DanMurphy wrote:
It's always been my opinion that DGG's time as a librarian at Princeton (if memory serves) taught him to despise specialists and the highly educated in general. He is unfailing in treating expertise and the traditional academy with disdain. He's an interesting topic -- older, semi-retired, but an absolute brave-new world koolaid drinker, who devotes a large amount of time to protecting information vandals and seeking to remove those who oppose them from the Wikipedia Battlefield.
He is an interesting case indeed. As long as we're psychoanalyzing him, I would speculate that the fact that he has a Ph.D. in molecular biology from Cal and yet ended up getting an MLS and working as a librarian has contributed greatly to his bitter attitude towards professors and experts. I have this vague, anecdotally based, theory that there are a lot of librarians who couldn't get jobs when they finished their Ph.D.s in other subjects, so went to library school and subsequently spend their careers getting angry at the professors they have to be around who, possibly, weren't especially more qualified than they were at the beginning but, through luck and talent, managed to make careers in their subject area. I've known a couple myself, ironically both from Cal, which is enabling for this career trajectory since they have a library school right there.
Slightly less relevant to the thread, but I found it interesting (I'd never read far enough down on
DGG (T-C-L) to spot this) is his take on copyright violations:
Wikipedia is unreasonably restrictive about many elements of copyright. The effective rationale behind Wikipedia's over-restriction is the need to appear squeeky-clean to those who would oppose us. I accept this, but even so we overdo this. The US courts are quite flexible about what constitutes fair use (as a compensation perhaps for the extreme vigour of the law in other respects, like duration). We could go very far before we came near it. We could for example, justify almost any informative use of a low resolution image. The principle that our material must be free for others, who might be making commercial use which doesn't have as much protection, does not justify it, because a warning is sufficient.
On another tack, if Close paraphrase is thorough enough it is an effective way of escaping the automated copyright detectors, especially if the first sentence is replaced entirely--when it gets detected, is because we're suspicious, or the person involved gets lazy and lets too much stand unaltered. People including those at Wikipedia react the usual way to something wrong that they cannot prevent or catch except occasionally--go overboard with the ones that have been detected.

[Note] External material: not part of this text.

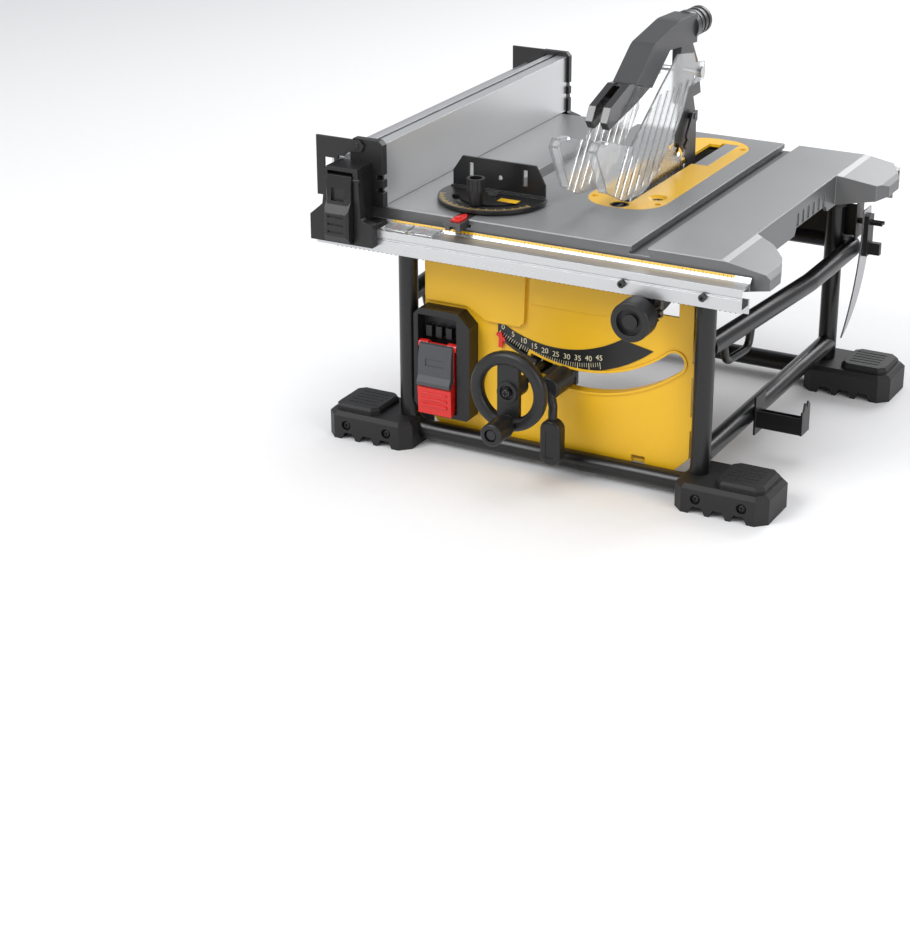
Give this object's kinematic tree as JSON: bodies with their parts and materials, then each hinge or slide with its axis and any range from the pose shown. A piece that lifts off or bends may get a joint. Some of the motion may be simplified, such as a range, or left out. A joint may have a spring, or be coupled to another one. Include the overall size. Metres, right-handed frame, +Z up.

Even well-done Close paraphrase normally changes the wording, but retains the sequence of ideas. This is wrong in schools, because the entire point of academic writing is to show you can create an original sequence of ideas. But we don't do original research, and copying someone else's formulation does not hinder the purpose of an encyclopedia. The courts are clear that retaining the sequence does constitutes copyvio, but their standards except for creative works are much laxer than ours, on the basis of it not normally having done any actual harm.